I definitely don't think people being "weird" has anything to do with living alone. I'm SO GLAD I had that year to live alone when Eric and I were long distance. I grew up so much in that year and it was really, really good for me. I think everyone should do it at least once!

Carolina John said...

That is an interesting article. Now I treasure the "days of chad" when Kelley and the girls head out of town. I lived alone before Kelley moved in with me almost 15 years ago and I loved it. I always thought I would be back there someday. I mean, until we got married. The cries of freedom will never be silenced.

Marital constrictions aside, I'm still really against this concept of the "man cave". The idea that men should be restricted to one basement or garage or other discarded space that can be all theirs is absurd. When you live alone your home is your castle. I kept all of the same quirks after I got the wife and kids. The whole house is still my man cave. and I still don't leave the house without a skirt on.

Abby said...

I did not read this article. Also, I strongly dislike the NYT. But from the sounds of the subject I totally disagree!

Most people I know who live alone tend to he more social and more adventurous because they have no kids to hold them back. They are able to set the tone and schedule for the household, which tends to make their professional and social calendar very full!

Ashley said...

I love living alone, and I don't think it's made me any weirder than I already was.

San said...

I never really lived alone, so it's hard for me to comment what it would have felt like for me if I had... but I do not think that living alone makes somebody weirder than they already are ;)

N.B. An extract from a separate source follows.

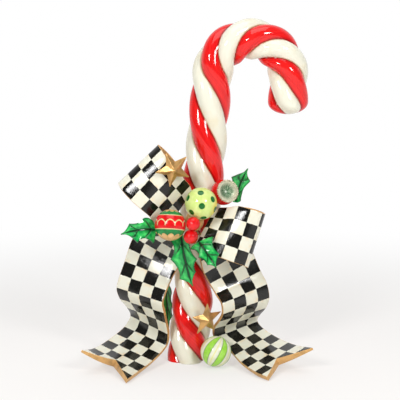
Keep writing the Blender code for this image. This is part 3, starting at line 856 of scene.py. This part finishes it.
def build_reflector():
    """The red ball opened in front, its concave dish and the beads round it."""
    radius = REFLECTOR_BALL[1]
    outer, inner = DISH_RADIUS + DISH_LIP, DISH_RADIUS + GAP
    outline = [(radius * sin(pi * k / 36), -radius * cos(pi * k / 36)) for k in range(26)]
    outline += [(outer, DISH_OFFSET - 2.2), (outer - 0.2, DISH_OFFSET - 0.4), (outer - 0.5, DISH_OFFSET)]
    outline += [(inner, DISH_OFFSET), (inner, DISH_OFFSET - RIM_SEAT)]
    outline += [(inner * t, DISH_OFFSET - RIM_SEAT - (DISH_DEPTH + RIM_SEAT) * (1 - t)) for t in (0.6, 0.3, 0.0)]
    ball = turned("reflector_ball_painted", REFLECTOR_BALL[0], outline, 64, DISH_AXIS)
    finish_piece(ball, [paint_named("red_gloss", red_paint)], ["reflector_ball"], 50)

    back_top = DISH_OFFSET - RIM_SEAT + 1.6 * GAP
    shares = [k / 10 for k in range(10, -1, -1)]
    outline = [(DISH_RADIUS * t, back_top - (DISH_DEPTH + RIM_SEAT) * (1 - t)) for t in (0.0, 0.3, 0.6, 0.985)]
    outline += [(DISH_RADIUS, DISH_OFFSET - 0.4), (DISH_RADIUS, DISH_OFFSET + 0.3)]
    outline += [(DISH_RADIUS - 0.6, DISH_OFFSET + RIM_HEIGHT), (DISH_RADIUS - 1.6, DISH_OFFSET + RIM_HEIGHT)]
    outline += cone_points(DISH_RADIUS - DISH_RIM, DISH_OFFSET - 0.2, DISH_DEPTH - 1.4, shares)
    dish = turned("reflector_dish_painted", REFLECTOR_BALL[0], outline, 96, DISH_AXIS)
    finish_piece(dish, [needle_paint()], ["reflector_dish"], 50)

    turn = Vector((0, 0, 1)).rotation_difference(Vector(DISH_AXIS).normalized())
    bpy.ops.object.select_all(action="DESELECT")
    bpy.ops.mesh.primitive_ico_sphere_add(subdivisions=2, radius=1.25 * MM)
    bead = named_primitive("reflector_beads")
    beads = 30
    copies = []
    for k in range(beads):
        angle = tau * k / beads
        spot = Vector((DISH_RADIUS + 0.35, 0, DISH_OFFSET + RIM_HEIGHT - 0.2))
        spot = Vector((spot.x * cos(angle), spot.x * sin(angle), spot.z))
        copy = bead.copy()
        copy.data = bead.data.copy()
        copy.data.transform(Matrix.Translation(placed(Vector(REFLECTOR_BALL[0]) + turn @ spot)))
        bpy.context.collection.objects.link(copy)
        copies.append(copy)
    bpy.data.objects.remove(bead, do_unlink=True)
    bpy.ops.object.select_all(action="DESELECT")
    for copy in copies:
        copy.select_set(True)
    bpy.context.view_layer.objects.active = copies[0]
    bpy.ops.object.join()
    ring = named_primitive("reflector_beads")
    finish_piece(ring, [silver_paint()], (), 180)


def build_knot():
    """A pinched knot of ribbon behind the ornaments."""
    across, deep, tall = KNOT_SIZE
    bpy.ops.object.select_all(action="DESELECT")
    bpy.ops.mesh.primitive_uv_sphere_add(segments=64, ring_count=32, radius=1.0)
    piece = named_primitive("bow_knot_painted")
    for vertex in piece.data.vertices:
        unit = vertex.co.copy()
        pleat = 1 - 0.07 * (1 + cos(unit.x * 16))
        vertex.co = placed(Vector(KNOT_CENTRE) + Vector(
            (unit.x * across, unit.y * deep * pleat, unit.z * tall * pleat)))
    finish_piece(piece, [paint_named("gold_paint", gold_paint)], ["bow_knot"], 180)


def build_star(node, star):
    """A faceted five-pointed star with a raised middle on both faces."""
    centre, radius, half_thick, first, facing = star
    normal = Vector(facing).normalized()
    side = Vector((0, 0, 1)).cross(normal).normalized()
    upward = normal.cross(side)
    bpy.ops.object.select_all(action="DESELECT")
    bpy.ops.mesh.primitive_cone_add(vertices=10, radius1=1.0, depth=2.0, end_fill_type="TRIFAN")
    piece = named_primitive(node + "_gilded")
    corner = 0
    for vertex in piece.data.vertices:
        if abs(vertex.co.x) + abs(vertex.co.y) < 0.01:
            height = half_thick * (1 if vertex.co.z > 0 else -STAR_BACK)
            vertex.co = placed(Vector(centre) + normal * height)
            continue
        angle = radians(first + 36 * corner)
        reach = radius * (STAR_WAIST if corner % 2 else 1)
        vertex.co = placed(Vector(centre) + (side * cos(angle) + upward * sin(angle)) * reach)
        corner += 1
    close_seams(piece)
    add_modifier(piece, "BEVEL", width=0.35 * MM, segments=2, limit_method="ANGLE",
                 angle_limit=radians(8))
    paint = bpy.data.materials.get("star_gold") or gold_paint("star_gold", 0.75, 0.26)
    finish_piece(piece, [paint], [node], 12)


# ---------------------------------------------------------------- holly

def spiny_edge(spines, share):
    """Half width of a leaf at a share of its length: hollow between sharp spines."""
    stops = [(0.0, 2.5)] + list(spines) + [(1.0, 0.25)]
    for (a, wa), (b, wb) in zip(stops, stops[1:]):
        if share <= b:
            t = (share - a) / (b - a)
            hollow = 0.34 * min(wa, wb) if b < 1.0 else 0.22 * wa
            if a == 0.0:
                hollow = -0.3 * wb
            return wa + (wb - wa) * t - hollow * 4 * t * (1 - t)
    return 0.25


def build_leaf(node, leaf):
    """A creased holly leaf with its spined edge."""
    rib = [Vector(p) for p in leaf["rib"]]
    face = Vector(leaf["face"]).normalized()
    stops = sorted({0.0, 1.0} | {s for s, _ in leaf["left"]} | {s for s, _ in leaf["right"]})
    shares = []
    for a, b in zip(stops, stops[1:]):
        parts = max(2, round((b - a) / 0.02))
        shares += [a + (b - a) * k / parts for k in range(parts)]
    shares.append(1.0)
    half = 8
    rows, uvs = [], []
    for share in shares:
        middle = rib[0] * (1 - share)**2 + rib[1] * 2 * share * (1 - share) + rib[2] * share**2
        along = ((rib[1] - rib[0]) * (1 - share) + (rib[2] - rib[1]) * share).normalized()
        side = along.cross(face).normalized()
        normal = side.cross(along)
        line, marks = [], []
        for c in range(-half, half + 1):
            spines = leaf["left"] if c < 0 else leaf["right"]
            out = c / half
            width = spiny_edge(spines, share) * out
            crease = 0.30 * abs(width) - 0.012 * width * width
            ripple = 0.5 * cos((share * 2.5 - abs(out) * 0.6 + 0.15) * tau) * abs(out) * min(1, 4 * (1 - share))
            line.append(middle + side * width + normal * (crease + ripple))
            marks.append((out, share))
        rows.append(line)
        uvs.append(marks)
    piece, spots = sheet(node + "_painted", rows, uvs)
    group = piece.vertex_groups.new(name="thickness")
    for index, (k, i) in enumerate(spots):
        thin = (0.45 + 0.55 * min(1.0, (1 - shares[k]) * 4)) * (1 - 0.35 * abs(i / half - 1) ** 3)
        group.add([index], thin, "REPLACE")
    add_modifier(piece, "SOLIDIFY", thickness=LEAF_THICK * 0.85 * MM, offset=-1,
                 vertex_group="thickness")
    finish_piece(piece, [paint_named("holly_paint", holly_paint)], [node], 45)


# ---------------------------------------------------------------- operators

class FIGURINE_OT_add_cane(bpy.types.Operator):
    """Build the twisted red and cream cane"""
    bl_idname = "figurine.add_cane"
    bl_label = "Add Cane"

    def execute(self, context):
        build_cane()
        return {"FINISHED"}


class FIGURINE_OT_add_tails(bpy.types.Operator):
    """Build the bow's two ribbon tails"""
    bl_idname = "figurine.add_tails"
    bl_label = "Add Bow Tails"

    def execute(self, context):
        build_ribbon("bow_tail_left_painted", "bow_tail_left", TAIL_LEFT, 0,
                     tail_thickness, swallow_tail)
        build_ribbon("bow_tail_right_painted", "bow_tail_right", TAIL_RIGHT, 0,
                     lambda share, across: tail_thickness(share, 1 - across), swallow_tail)
        return {"FINISHED"}


class FIGURINE_OT_add_loops(bpy.types.Operator):
    """Build the bow's two loops and its knot"""
    bl_idname = "figurine.add_loops"
    bl_label = "Add Bow Loops"

    def execute(self, context):
        build_ribbon("bow_loop_left_painted", "bow_loop_left", LOOP_LEFT, 1, lambda *_: LOOP_THICK)
        build_ribbon("bow_loop_right_painted", "bow_loop_right", LOOP_RIGHT, 1, lambda *_: LOOP_THICK,
                     turn_over=False)
        build_knot()
        return {"FINISHED"}


class FIGURINE_OT_add_balls(bpy.types.Operator):
    """Build the dotted, banded and swirled balls and the berries"""
    bl_idname = "figurine.add_balls"
    bl_label = "Add Balls and Berries"

    def execute(self, context):
        build_ball("dotted_ball_painted", "dotted_ball", DOTTED_BALL, dotted_paint())
        build_ball("banded_ball_painted", "banded_ball", BANDED_BALL, banded_paint())
        build_ball("swirl_ball_painted", "swirl_ball", SWIRL_BALL, swirl_paint())
        for number, berry in enumerate(BERRIES, 1):
            build_ball("berry_%d_painted" % number, "berry_%d" % number, berry,
                       paint_named("red_gloss", red_paint))
        return {"FINISHED"}


class FIGURINE_OT_add_reflector(bpy.types.Operator):
    """Build the red ball with its concave reflector"""
    bl_idname = "figurine.add_reflector"
    bl_label = "Add Reflector Ball"

    def execute(self, context):
        build_reflector()
        return {"FINISHED"}


class FIGURINE_OT_add_stars(bpy.types.Operator):
    """Build the two gold stars"""
    bl_idname = "figurine.add_stars"
    bl_label = "Add Stars"

    def execute(self, context):
        for node, star in STARS.items():
            build_star(node, star)
        return {"FINISHED"}


class FIGURINE_OT_add_leaves(bpy.types.Operator):
    """Build the holly leaves"""
    bl_idname = "figurine.add_leaves"
    bl_label = "Add Holly Leaves"

    def execute(self, context):
        for node, leaf in LEAVES.items():
            build_leaf(node, leaf)
        return {"FINISHED"}


class FIGURINE_OT_add_stage(bpy.types.Operator):
    """Build the floor, the lights and the camera"""
    bl_idname = "figurine.add_stage"
    bl_label = "Add Stage"

    def execute(self, context):
        build_floor()
        build_light()
        build_camera()
        return {"FINISHED"}


class FIGURINE_PT_pieces(bpy.types.Panel):
    """Buttons that build the figurine piece by piece"""
    bl_idname = "FIGURINE_PT_pieces"
    bl_label = "Candy Cane Figurine"
    bl_space_type = "VIEW_3D"
    bl_region_type = "UI"
    bl_category = "Figurine"

    def draw(self, context):
        for name in settings().bl_rna.properties.keys():
            if name not in ("rna_type", "name"):
                self.layout.prop(settings(), name)
        for operator in OPERATORS:
            self.layout.operator(operator.bl_idname)


# ---------------------------------------------------------------- stage

def build_floor():
    """A wide white floor that keeps a soft shadow near the figurine."""
    bpy.ops.object.select_all(action="DESELECT")
    bpy.ops.mesh.primitive_plane_add(size=60.0, location=(0, 0, -0.0002))
    floor = named_primitive("studio_floor")
    made, wire = new_paint("studio_white")
    made.node_tree.nodes.remove(made.node_tree.nodes["Principled BSDF"])
    x, y, _ = object_place(wire).parts()
    far = (x * x + y * y).power(0.5).rise(0.25, 0.9)
    ray = wire.node("LightPath", out="Is Camera Ray")
    seen = ray.most(ray.also("Is Glossy Ray")).most(ray.also("Is Transmission Ray"))
    paper = wire.node("BsdfDiffuse", None, {"Color": (0.86, 0.83, 0.80, 1.0)})
    glow = wire.node("Emission", None, {"Color": (1.0, 1.0, 1.0, 1.0), "Strength": 1.0})
    share = seen * (0.5 + far * 0.5)
    shown = wire.node("MixShader", None, {0: share, 1: paper, 2: glow})
    output = made.node_tree.nodes["Material Output"]
    wire.feed(output.inputs["Surface"], shown)
    floor.data.materials.append(made)


def add_lamp(name, azimuth, elevation, distance, size, power):
    """A square soft lamp that faces the figurine."""
    target = Vector((0, 0, 0.18))
    turn, lift = radians(azimuth), radians(elevation)
    away = Vector((sin(turn) * cos(lift), -cos(turn) * cos(lift), sin(lift)))
    lamp = bpy.data.lights.new(name, "AREA")
    lamp.shape = "SQUARE"
    lamp.size = size
    lamp.energy = power
    thing = bpy.data.objects.new(name, lamp)
    thing.location = target + away * distance
    thing.rotation_mode = "QUATERNION"
    thing.rotation_quaternion = away.to_track_quat("Z", "Y")
    bpy.context.collection.objects.link(thing)


def build_light():
    """Two soft front lamps, one overhead and a studio that is white behind and dim in front."""
    add_lamp("lamp_left", -30, 26, 1.6, 0.34, 12.5)
    add_lamp("lamp_right", 38, 26, 1.6, 0.34, 10.5)
    add_lamp("lamp_top", 0, 80, 1.6, 1.2, 9.0)
    world = bpy.data.worlds.new("studio")
    world.use_nodes = True
    bpy.context.scene.world = world
    wire = Wire(world.node_tree)
    sky = world.node_tree.nodes["Background"]
    ray = wire.node("LightPath", out="Is Camera Ray")
    _, depth, _ = wire.node("TexCoord", out="Generated").parts()
    studio = depth.rise(-0.2, 0.7) * 0.8 + 0.14
    wire.feed(sky.inputs["Color"], (1.0, 1.0, 1.0, 1.0))
    wire.feed(sky.inputs["Strength"], studio.most(ray))


def build_camera():
    """A long lens a little above the middle of the figurine."""
    target = Vector((0.0141, 0, 0.1812)) + SHIFT
    lift = radians(9.0)
    away = Vector((0, -cos(lift), sin(lift)))
    eye = bpy.data.cameras.new("camera")
    eye.lens = 106.0
    eye.sensor_width = 36.0
    thing = bpy.data.objects.new("camera", eye)
    thing.location = target + away * 1.3
    thing.rotation_mode = "QUATERNION"
    thing.rotation_quaternion = away.to_track_quat("Z", "Y")
    bpy.context.collection.objects.link(thing)
    bpy.context.scene.camera = thing


OPERATORS = (
    FIGURINE_OT_add_cane, FIGURINE_OT_add_tails, FIGURINE_OT_add_loops, FIGURINE_OT_add_balls,
    FIGURINE_OT_add_reflector, FIGURINE_OT_add_stars, FIGURINE_OT_add_leaves, FIGURINE_OT_add_stage,
)
CLASSES = (FigurineSettings,) + OPERATORS + (FIGURINE_PT_pieces,)


def register():
    for item in CLASSES:
        bpy.utils.register_class(item)
    bpy.types.Scene.figurine = bpy.props.PointerProperty(type=FigurineSettings)


def unregister():
    del bpy.types.Scene.figurine
    for item in reversed(CLASSES):
        bpy.utils.unregister_class(item)


def main():
    register()
    bpy.context.scene.view_settings.view_transform = "Standard"
    bpy.ops.figurine.add_cane()
    bpy.ops.figurine.add_tails()
    bpy.ops.figurine.add_loops()
    bpy.ops.figurine.add_balls()
    bpy.ops.figurine.add_reflector()
    bpy.ops.figurine.add_stars()
    bpy.ops.figurine.add_leaves()
    bpy.ops.figurine.add_stage()
    bpy.context.view_layer.update()


if __name__ == "__main__":
    main()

Although I can imagine that you just might be a little sloppier when you own a space alone and probably make more compromises when you share a space with someone, I don't think that you necessarily do things that you wouldn't do in front of a SO or very good friend.

Raquelita said...

Admittedly, this was the Home and Garden section of the NYT, which is often filled with the banal, the inane, and the self-indulgent.

I used to live alone and I really enjoyed it. I was quirky before, during, and after.

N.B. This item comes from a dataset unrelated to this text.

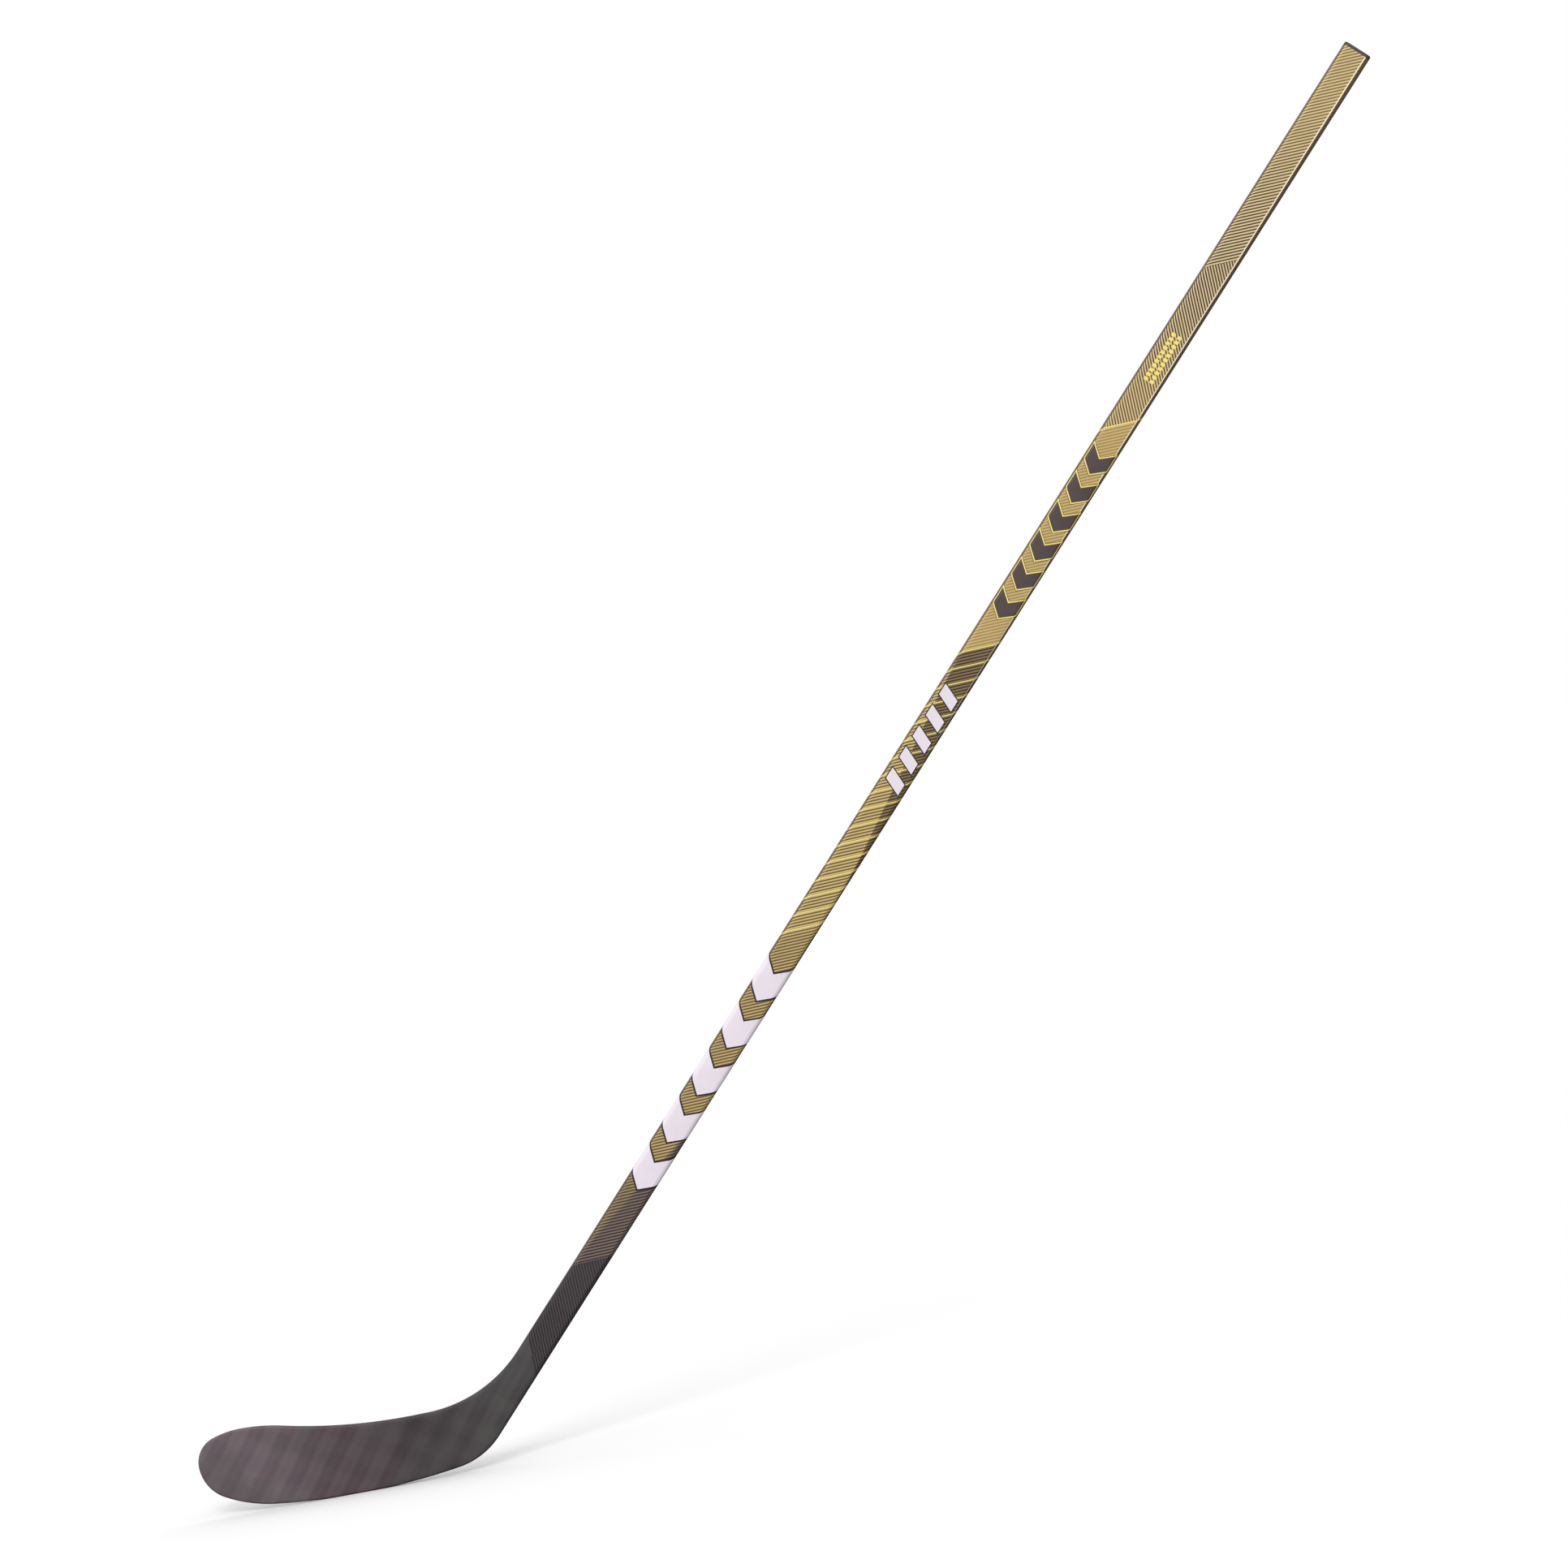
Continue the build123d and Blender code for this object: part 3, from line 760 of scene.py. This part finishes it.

Nilsa @ SoMi Speaks said...

I haven't had a chance to read the article, but I agree with you that our quirks have nothing to do with our living situation. Plus, I have a husband, son and dog ... and still go to the bathroom and shower with the door open. I think that's totally normal and only becomes a quirk when I have a teenaged child who complains about it to his friends and their parents! =)

Stephany said...

Ick, not sure I WANT to read the article. Sounds pretty bad.

I don't live alone currently but it's something I definitely want to do in the near future. It's horrible to make people who live alone to be weird, because that's such a bad representation! People who can live alone can be more competent and independent than those who don't. (Always exceptions, of course!)

Kelly (She Wears a Red Sox Cap) said...

Ha, I'm not sure I'm going to read that article because it sounds like absolute total and complete BS- sorry, but really! I think living alone is great and EVERYONE has quirks about how they live- that's why people fight when they are roommates and/or when they are married!

I have never actually lived alone, but I did have a single room for my semester in Australia and it was AMAZING!!!! I loved being on my own schedule especially for sleep and I really just enjoyed the alone time! It really makes me so mad that this article said it was bad. Ugh. Okay. Enough from me, I don't think I'm making any good points now, just yelling at my computer.

Lauren @ Sassy Molassy said...

I would say that they found some interesting/unique people to interview and that not everyone living alone is like that. Although I had roommates, they were almost never home and I still made real meals, went to bed at decent times and didn't leave clothes hanging around. Most likely, someone who is staying up until dawn, forgetting their skirt at home or drinking champagne in the shower is likely to have similar quirkiness even if they did have roommates. But sure, being alone anywhere allows you to talk to yourself on occasion or do funny things, but that's just part of human nature.

J said...

I haven't read the article but I know that even tho I live with my husband we both have quirks. I often like being alone and I don't think the NYT should have written it. I don't often read the NYT because I just don't exactly like the writing.

crystal said...

Hmm..I went into this article with an open mind, thinking that since I value quirks, I would not think that it was imparting judgement by using the word. Yeah no, they were judging :(

I loved living alone, absolutely loved it! I actually regret that it didn't last longer. I learned more about myself in that year than I ever did through living with roommates. Not once did I ever spend a week eating only nuts or leave the house in my underwear, not once. What sort of subset of people did they decide to interview?!

Jeanie said...

I haven't read this article but I'll tell you, that's why Rick and I live in different houses. I want to operate on my own turf and terms and so does he. We're thrilled to share weekends, holidays and all that, but it's nice to know you can leave the bathroom door open so the cat can come in, not worry about every bit of mess you don't feel inclined to, or watch what we want to watch on telly or whatever! As long as one feels safe independently, why not. And you're right -- makes you careful about the company you keep. In a good way!

Kyria @ Travel Spot said...

I read the article and I agree with most of the other comments. Basically, we are who we are and sure, maybe when we live alone we are MORE of that person and we tone it down a little when we are with others, but really we are quirky with and we are quirky without other people. I always do the dishes after every meal, even when I am alone. I make my bed even though there is nobody there to see it. I do these things for me, because I like having a neat house. However, I have to admit that I often DON'T close the bathroom door. But that doesn't mean that when I am around people I have to conscientiously think about doing it! That's all BS!

Amber @ A little pink in the cornfields said...

I read over the first page or so (I'll come back and read it all later - computer is about to die. lol) and so far... I get the quirks things, but *everyone* has quirks. I don't think there are many quirks that I have that I wouldn't be able to be comfortable doing in front of my husband when that time comes. Ya know what I mean?
I think that we all come to a point where we have outgrown roommates and if we don't get married then living alone is the natural next step. May sound hypocritical as I have roommates and I'm 30, but I live with my *sister*. Slightly different, imo. :)

SO far what I have read of this article is pretty disappointing and I agree with you. The NYT shouldn't have run such a poorly researched article.